Here we plot the race results, note the win condition is the vertical line at 50. It is plain to see that the amount of probability mass even when we select a random candidate from a pool with candidates that would have mean vote share lower than our original candidate it is still prudent to choose a new candidate. This is assuming of course that we select from a pool of candidates where their national vote share would be as low as 40% which is much lower than any presidential election in recent history.

Code
common_x_limits <- range(c(race_results_df$horse1, race_results_df$horse2))
common_y_limits <- range(0, # assuming y-axis starts from 0
                         max(
                           hist(race_results_df$horse1, plot = FALSE)$counts,
                           hist(race_results_df$horse2, plot = FALSE)$counts
                         ))


plot_race_results <- ggplot(race_results_df, aes(x = horse1, fill = "horse1")) +
  geom_histogram(binwidth = 1, alpha = 0.5, position = "identity") +
  geom_histogram(data = race_results_df, aes(x = horse2, fill = "horse2"), 
                 binwidth = 1, alpha = 0.5, position = "identity") +
  geom_vline(xintercept = 50, linetype = "dashed", color = "red") +
  labs(title = "Distribution of Race Results", x = "Score", y = "Frequency") +
  xlim(common_x_limits) +
  scale_fill_manual(values = c("blue", "green")) +  # custom fill colors
  theme_minimal()

plot_race_results
Warning: Removed 2 rows containing missing values (`geom_bar()`).
Removed 2 rows containing missing values (`geom_bar()`).

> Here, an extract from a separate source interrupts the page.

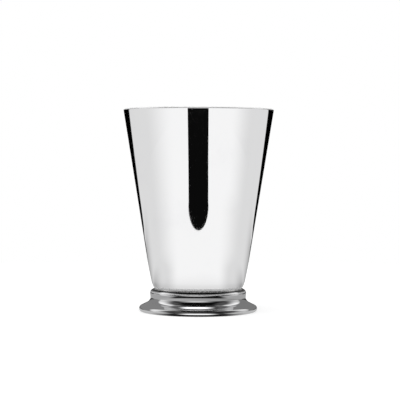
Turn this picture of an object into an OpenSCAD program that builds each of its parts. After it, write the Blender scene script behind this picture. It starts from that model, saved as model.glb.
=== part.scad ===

Sorry I think I may have gotten a bit confused about what topic we were discussing, but the point stands. Even if you have a relatively unknown set of horses, the high variability play is the one to choose if you know that your original horse is one that is lagging behind in its performance with some decent level of confidence. The current betting market odds, polling, and forecasting all indicate that those with money on the line believe it is paramount that a new stallion is found.